Parents have commented:
- They feel like they are working in collaboration with the worker.
- They are thankful for the case team and even asked to hug them as did not expect to be listened to, have their family and friends allowed to be present and part of planning.
Frequently Asked Questions
What is a Child Intervention Practice Framework?
A practice framework is a set of agreed upon principles and core elements of leading practice that are intended to be infused throughout the child intervention system – including hiring, training and supporting child intervention workers. Regardless of which tools or approaches are used in working with children and families, the basic principles that guide good work should be the same for all child intervention workers. A practice framework is being developed that will provide this guide and help staff connect philosophy, legislation and best practice with their day-to-day interactions and support of children, youth and families.
What does a Child Intervention Practice Framework do?
The framework brings together the people, knowledge and ideas that make a difference in improving child intervention services provided to children, youth and families. It enhances support of children and their families, breaks down barriers and helps create positive outcomes for children.

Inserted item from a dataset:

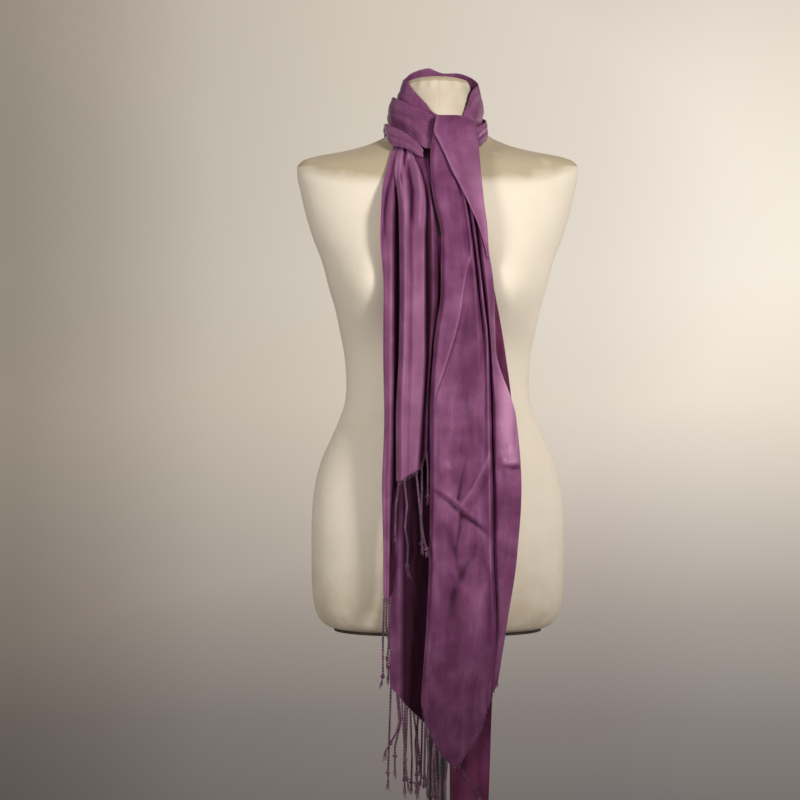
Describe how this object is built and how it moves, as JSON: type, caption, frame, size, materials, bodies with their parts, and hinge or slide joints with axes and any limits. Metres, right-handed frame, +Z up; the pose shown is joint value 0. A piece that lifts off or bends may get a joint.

What does a Child Intervention Practice Framework mean for Albertans?
The framework is not a change in direction of child intervention in Alberta. It is a natural and evolutionary next step that helps child intervention workers to make good decisions in serving children and families that are based on solid training and having tools and approaches that will provide the right kinds of services and supports.
Recent initiatives such as Outcomes-Based Service Delivery continue to highlight the importance of clearly articulated and applied values and guiding principles to this work.